GOOD CHEMISTRY: Heit and Kim’s work has shaken up diabetes research.

Seung Kim didn’t set out to shake up the world of diabetes research. But he may have hit on a crucial regulator.

An assistant professor of developmental biology at the School of Medicine, Kim, MD ’92, PhD ’92, knew that some immunosuppressants, like those taken by organ transplant patients, inhibit production of the protein calcineurin and increase the risk of developing diabetes. Kim, MD/PhD student Jeremy Heit and professor of pathology Gerald Crabtree suppressed calcineurin production in infant mice.

Within 12 weeks, the mice were severely diabetic. Suppressing calcineurin prevented insulin-producing pancreatic beta cells from increasing in number, which was necessary to metabolize sugar as the mice grew.
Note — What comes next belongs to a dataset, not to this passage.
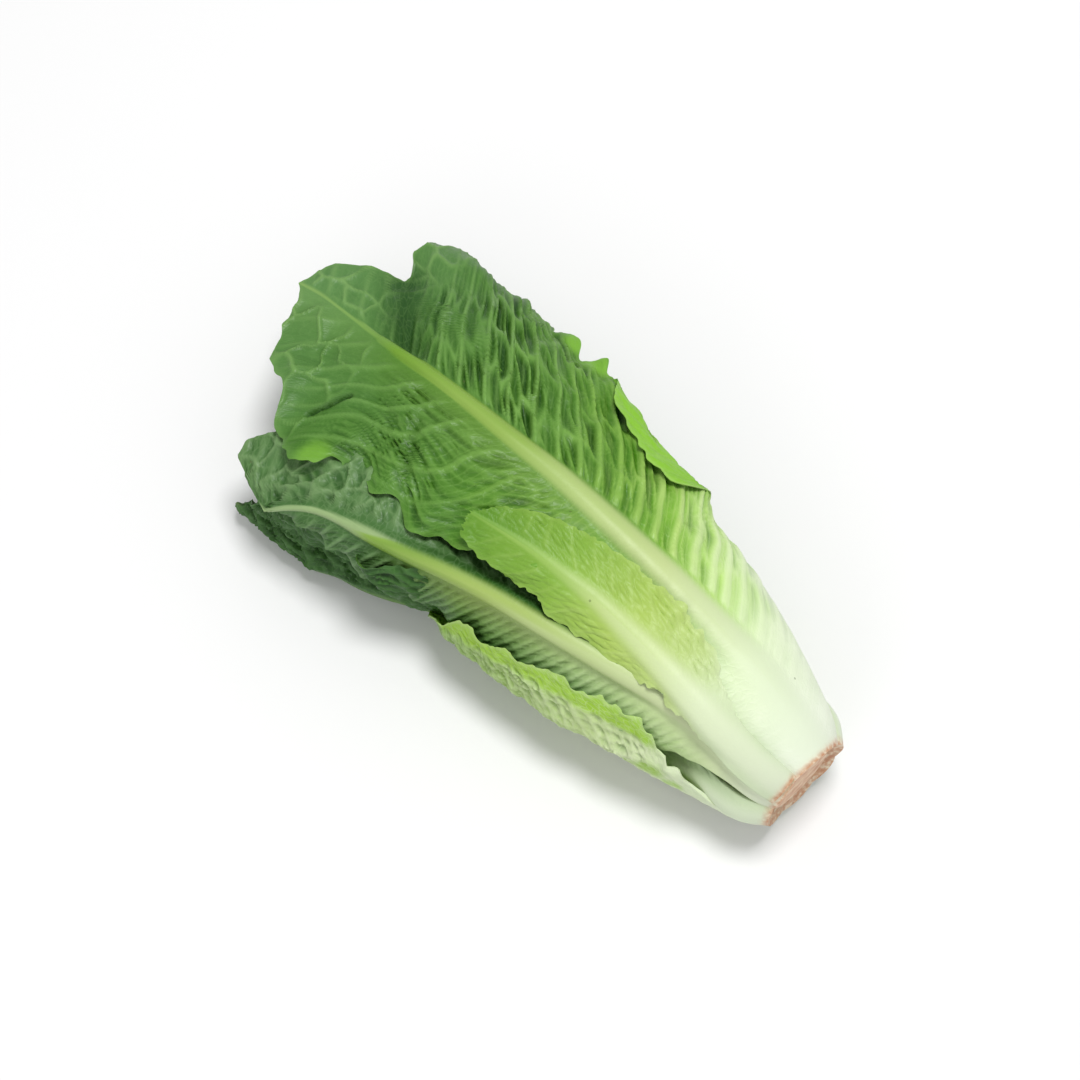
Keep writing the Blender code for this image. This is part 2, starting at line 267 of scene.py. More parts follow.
def half_grid(leaf, side, rows, columns):
    """One half of a leaf: rows from base to tip, columns from midrib to margin."""
    name = "left" if side < 0 else "right"
    u = np.linspace(0, 1, rows)[:, None] * np.ones((1, columns))
    v = np.ones((rows, 1)) * np.linspace(0, 1, columns)[None, :]
    length = leaf["cut"][1] - leaf["cut"][0]
    seed, (teeth, wave) = leaf["seed"], leaf["teeth"]
    ends = through(leaf["tip_" + name], v)
    ends = ends + TIP_JAG / length * u ** 12 * noise(v * TIP_WAVES / wave, v * 0 + side, seed + 5)
    t = ends * (u + VEIN_SWEEP * 4 * u * (1 - u) * v)
    fine = noise(t * length / wave * FINE_TEETH, t * 0 + 3, seed)
    jag = noise(t * length / wave, t * 0, seed + side) + FINE_SHARE * fine
    jag = jag * read(teeth, t) * after(t, BARE_BASE, BARE_RUN)
    across = v * (through(leaf["width_" + name], t) + jag * v ** 8)
    return {"u": u, "v": v, "t": t, "across": across, "cut": leaf["cut"][0] + length * t, "side": side,
            "length": length, "name": name}


def slope(leaf, g):
    """How steeply the blade leaves its shell, in radians, from its curls and its folds."""
    pitch = np.zeros(g["u"].shape)
    for low, high, first, last, degrees in leaf["curl_" + g["name"]]:
        along = after(g["u"], low, CURL_RUN) * eased((high - g["u"]) / CURL_RUN)
        pitch += math.radians(degrees) * along * after(g["v"], first, last - first)
    for low, high, soft, line, run, degrees in leaf["fold_" + g["name"]]:
        along = between(g["t"], low, high, soft)
        pitch += math.radians(degrees) * along * after(g["across"], through(line, g["t"]), run)
    return pitch


def pressed_under(plan, g, angle, radius):
    """The smaller of a point's own radius and a ceiling. The ceiling comes down between two angles."""
    first, last, depth, from_t = plan
    held = after(np.degrees(angle), first, last - first) * after(g["t"], from_t, CEILING_RUN)
    ceiling = head_radius(g["cut"], angle) - depth + CEILING_OFF * (1 - held)
    return -CEILING_SOFT * np.logaddexp(-radius / CEILING_SOFT, -ceiling / CEILING_SOFT)


def wrap(leaf, g):
    """Places in mm of every point of the half, wrapped round the head."""
    pitch = slope(leaf, g)
    steps = np.diff(g["across"], axis=1, prepend=0)
    swing = np.radians(through(leaf["angle"], g["t"]))
    lift = through(leaf["lift"], g["t"])
    turned, raised = np.zeros(g["t"].shape), np.zeros(g["t"].shape)
    for k in range(1, g["t"].shape[1]):
        here = swing[:, k] + g["side"] * turned[:, k - 1]
        radius = shell_radius(leaf, g["cut"][:, k], here) + raised[:, k - 1] + lift[:, k]
        turn = np.cos(pitch[:, k]) * steps[:, k] / np.maximum(radius, LEAST_TURN)
        turned[:, k] = turned[:, k - 1] + turn
        raised[:, k] = raised[:, k - 1] + np.sin(pitch[:, k]) * steps[:, k]
    angle = swing + g["side"] * turned
    radius = shell_radius(leaf, g["cut"], angle) + lift + raised
    if leaf["under_" + g["name"]]:
        radius = pressed_under(leaf["under_" + g["name"]], g, angle, radius)
    return np.stack([CUT_X - g["cut"], HEAD_Y + radius * np.sin(angle),
                     head_height(g["cut"]) + radius * np.cos(angle)], axis=2)

# %% [markdown]
# ## Veins and pockets
# From the outside a romaine leaf shows its back. Veins leave the midrib at a slant and bend towards the tip,
# and they stand up from the blade. Cross veins join them, and the blade sinks in a pocket between them. A
# texture could only fake this, so the ridges and the pockets are moved in the mesh, and the same numbers are
# kept on the points for the colours. The pockets and the troughs between the veins also get painted shade:
# their colour is darkened the more deeply they sink.

# %% Vein relief
FIRST_VEIN, PAST_TIP = -160.0, 30  # mm, the outermost veins leave the midrib beyond the blade's ends
WANDER_ALONG, WANDER_ACROSS = 24, 16  # mm, the size of a vein's slow bends
GROOVE, GROOVE_WIDTH = 0.3, 0.35  # a vein has a shallow groove along its crest
SECOND_WIDTH = 0.6  # the veins half way between two main ones are finer
LINE_WIDTH, BOWL_RUN = 0.17, 0.6  # in cells: a cross vein, and the side of a pocket
BOWL_EVEN, BOWL_ODD = 0.35, 0.95  # the least depth of a pocket, and how much it differs
CALM_MARGIN = 0.85  # beyond this share of the width the relief fades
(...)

It also reduced the amount of insulin made by their existing beta cells.

Heit and Kim further experimented by artificially activating NFAT, calcineurin’s protein “sidekick.” Beta cells that did not have calcineurin but had active NFAT produced the appropriate amounts of insulin. If Kim’s findings, published in the September 21 issue of Nature, are verified in humans, they could lead to new treatments for diabetes, hypoglycemia and some pancreatic tumors.